# TO BE DONE
Reproduce the lines from the one bearing "for name, shape" through the one bearing "FRONT = -129.8", inclusive. Copy them exactly; include no other line.

----------

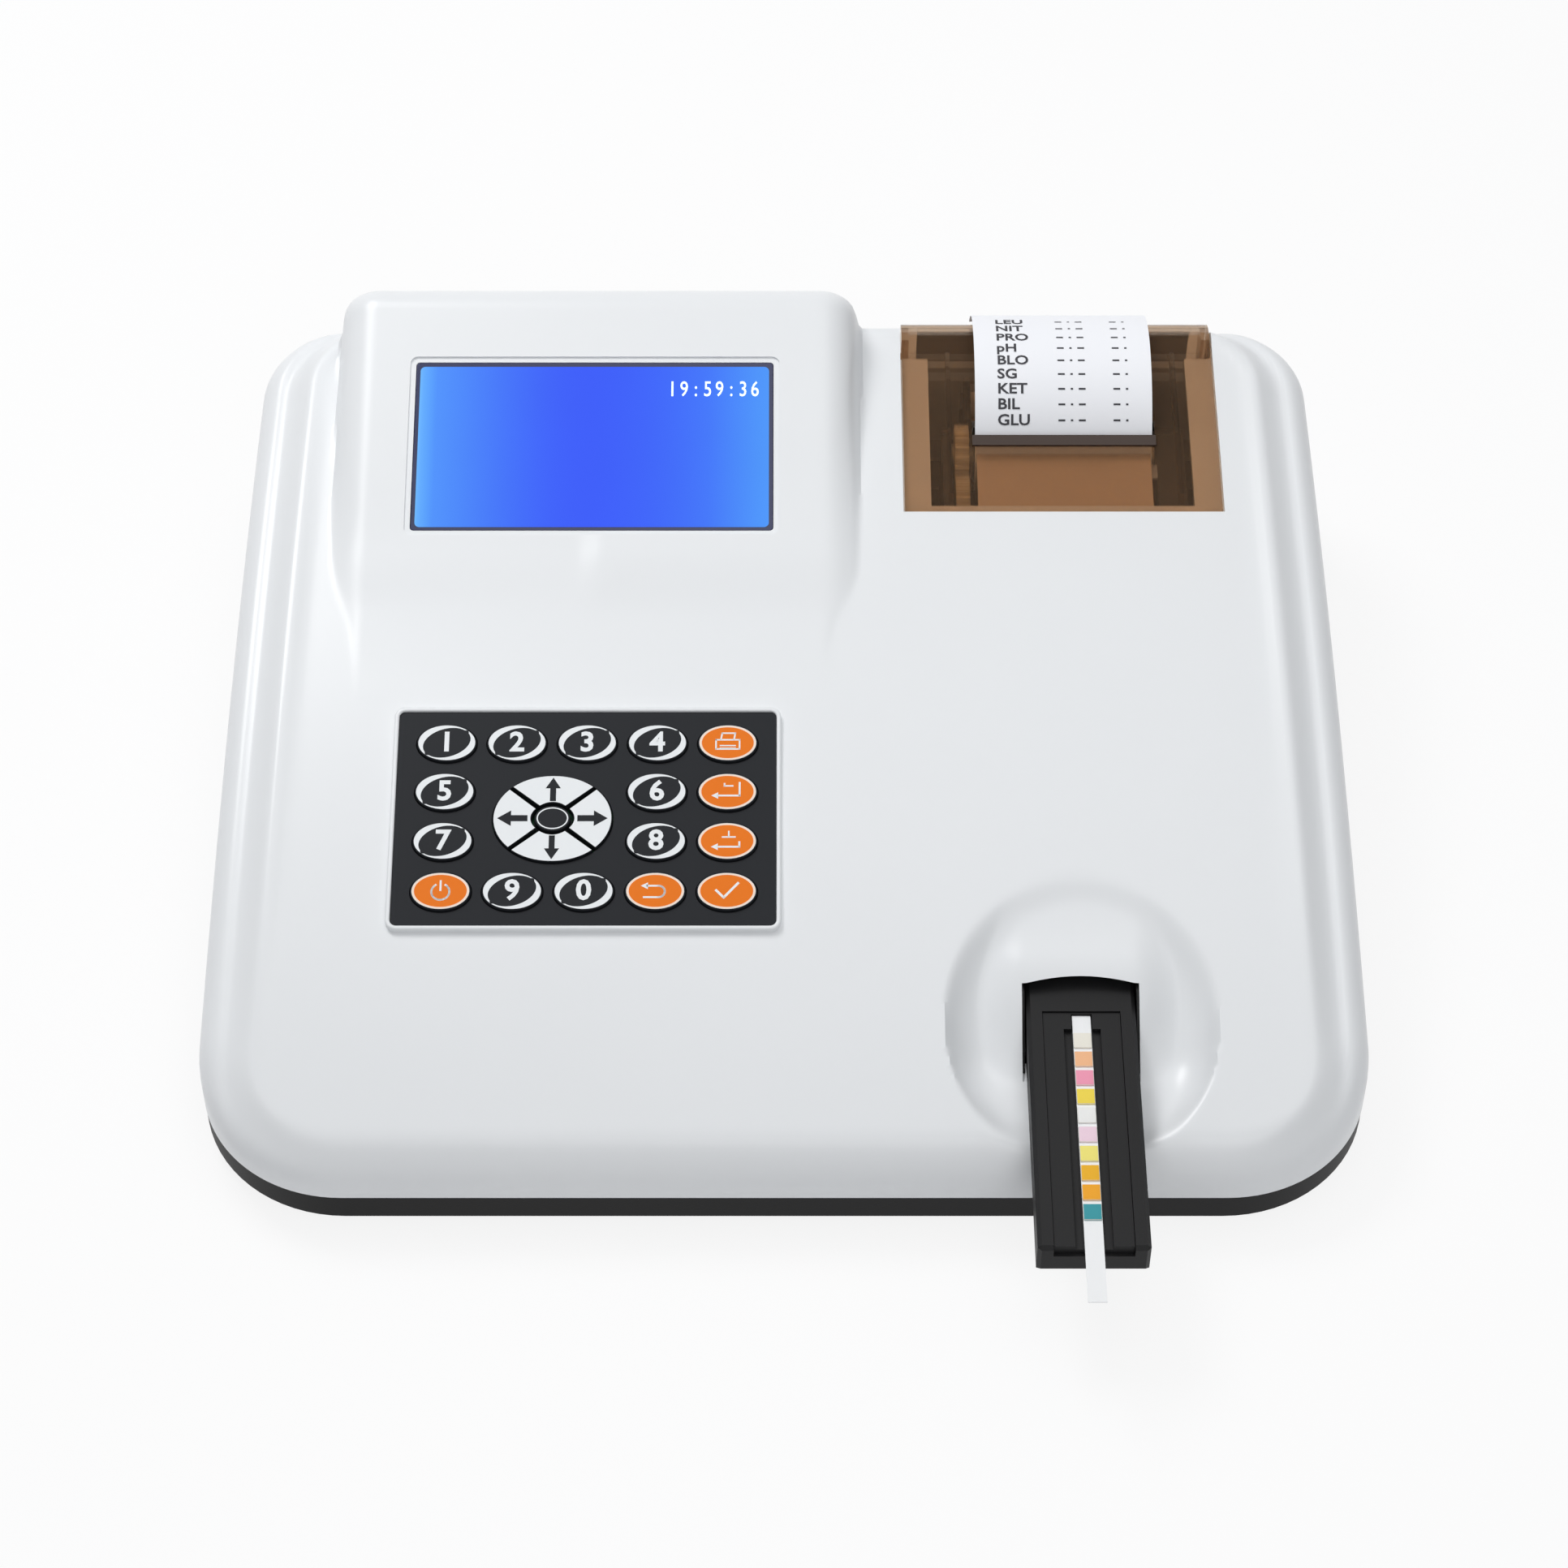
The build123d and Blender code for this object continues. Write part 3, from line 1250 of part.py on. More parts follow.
def main():
    """Write one STEP file for each piece."""
    os.makedirs("parts", exist_ok=True)
    for name, shape in pieces().items():
        export_step(Pos(0, shift_y, 0) * shape, "parts/" + name + ".step")


if __name__ == "__main__":
    main()
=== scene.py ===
"""Bench-top strip analyzer: skin, display, keypad, tray, printer and their finishes."""

from __future__ import annotations

import logging
import math
from dataclasses import dataclass, field
from enum import Enum
from typing import Callable, Iterable, Sequence

import bmesh
import bpy
import numpy as np
from mathutils import Matrix, Vector

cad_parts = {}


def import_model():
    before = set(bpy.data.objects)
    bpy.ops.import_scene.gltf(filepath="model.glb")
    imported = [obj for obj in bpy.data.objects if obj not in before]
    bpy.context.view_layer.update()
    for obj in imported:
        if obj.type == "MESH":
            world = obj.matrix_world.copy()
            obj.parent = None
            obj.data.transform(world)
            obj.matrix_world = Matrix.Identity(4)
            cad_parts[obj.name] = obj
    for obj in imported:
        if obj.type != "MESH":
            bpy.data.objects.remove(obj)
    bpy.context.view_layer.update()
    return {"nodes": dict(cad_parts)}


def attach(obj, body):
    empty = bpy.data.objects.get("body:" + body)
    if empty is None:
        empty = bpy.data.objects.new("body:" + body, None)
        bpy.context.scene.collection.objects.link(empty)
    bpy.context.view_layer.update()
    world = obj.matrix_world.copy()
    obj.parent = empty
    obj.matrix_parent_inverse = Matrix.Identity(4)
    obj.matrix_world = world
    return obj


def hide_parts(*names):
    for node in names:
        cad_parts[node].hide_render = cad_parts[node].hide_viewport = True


log = logging.getLogger("analyzer")

MM = 0.001
ROUND_STEPS = 4  # steps of a rounded edge
LEAST_FACES = 100  # a cut that leaves fewer faces has failed
FRONT = -129.8  # housing's front edge along Y in the row frame, mm

Point2 = tuple[float, float]
Point3 = tuple[float, float, float]


def rgb(red: int, green: int, blue: int) -> tuple[float, float, float, float]:
    """Linear colour of a display colour.

    Args:
        red, green, blue: Channels from 0 to 255.

    Returns:
        Linear channels with full alpha.
    """
    def lin(value: float) -> float:
        """One channel made linear."""
        part = value / 255
        return part / 12.92 if part <= 0.04045 else ((part + 0.055) / 1.055) ** 2.4

    return lin(red), lin(green), lin(blue), 1.0


# --- node trees ---------------------------------------------------------------------------
Feeds = dict[str | int, object]


def feed(tree: bpy.types.NodeTree, node: bpy.types.Node, feeds: Feeds) -> None:
    """Fill a node's inputs.

    Args:
        tree: Tree that holds the node.
        node: Node to fill.
        feeds: Socket to link, or value to set, by the input's name or number.
    """
    for key, value in feeds.items():
        if isinstance(value, bpy.types.NodeSocket):
            tree.links.new(value, node.inputs[key])
        else:
            node.inputs[key].default_value = value


def add_node(tree: bpy.types.NodeTree, kind: str, feeds: Feeds | None = None,
             **settings: object) -> bpy.types.Node:
    """Add a node to a tree.

    Args:
        tree: Tree that gets the node.
        kind: Blender's name of the node type.
        feeds: What its inputs get, as for feed.
        settings: Properties of the node, set before the inputs.

    Returns:
        The new node.
    """
    made = tree.nodes.new(kind)
    for key, value in settings.items():
        setattr(made, key, value)
    feed(tree, made, feeds or {})
    return made


def new_group(name: str, kind: str, inputs: Sequence[tuple[str, str, object]],
              outputs: Sequence[tuple[str, str]]) -> bpy.types.NodeTree:
    """Empty node group with its sockets.

    Args:
        name: Name of the group.
        kind: Blender's name of the tree type.
        inputs: Label, socket type and default of each input.
        outputs: Label and socket type of each output.

    Returns:
        The new group.
    """
    tree = bpy.data.node_groups.new(name, kind)
    for label, socket, default in inputs:
        made = tree.interface.new_socket(label, in_out="INPUT", socket_type=f"NodeSocket{socket}")
        if default is not None:
            made.default_value = default
    for label, socket in outputs:
        tree.interface.new_socket(label, in_out="OUTPUT", socket_type=f"NodeSocket{socket}")
    return tree


# --- finishes -----------------------------------------------------------------------------
class Surface(Enum):
    """How fine the moulded or machined texture of a finish is, in marks per metre."""

    SMOOTH = 90.0
    SATIN = 1400.0
    SPARK = 2600.0
    FIBRE = 900.0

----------

# THE RESPONSE
    for name, shape in pieces().items():
        export_step(Pos(0, shift_y, 0) * shape, "parts/" + name + ".step")


if __name__ == "__main__":
    main()
=== scene.py ===
"""Bench-top strip analyzer: skin, display, keypad, tray, printer and their finishes."""

from __future__ import annotations

import logging
import math
from dataclasses import dataclass, field
from enum import Enum
from typing import Callable, Iterable, Sequence

import bmesh
import bpy
import numpy as np
from mathutils import Matrix, Vector

cad_parts = {}


def import_model():
    before = set(bpy.data.objects)
    bpy.ops.import_scene.gltf(filepath="model.glb")
    imported = [obj for obj in bpy.data.objects if obj not in before]
    bpy.context.view_layer.update()
    for obj in imported:
        if obj.type == "MESH":
            world = obj.matrix_world.copy()
            obj.parent = None
            obj.data.transform(world)
            obj.matrix_world = Matrix.Identity(4)
            cad_parts[obj.name] = obj
    for obj in imported:
        if obj.type != "MESH":
            bpy.data.objects.remove(obj)
    bpy.context.view_layer.update()
    return {"nodes": dict(cad_parts)}


def attach(obj, body):
    empty = bpy.data.objects.get("body:" + body)
    if empty is None:
        empty = bpy.data.objects.new("body:" + body, None)
        bpy.context.scene.collection.objects.link(empty)
    bpy.context.view_layer.update()
    world = obj.matrix_world.copy()
    obj.parent = empty
    obj.matrix_parent_inverse = Matrix.Identity(4)
    obj.matrix_world = world
    return obj


def hide_parts(*names):
    for node in names:
        cad_parts[node].hide_render = cad_parts[node].hide_viewport = True


log = logging.getLogger("analyzer")

MM = 0.001
ROUND_STEPS = 4  # steps of a rounded edge
LEAST_FACES = 100  # a cut that leaves fewer faces has failed
FRONT = -129.8  # housing's front edge along Y in the row frame, mm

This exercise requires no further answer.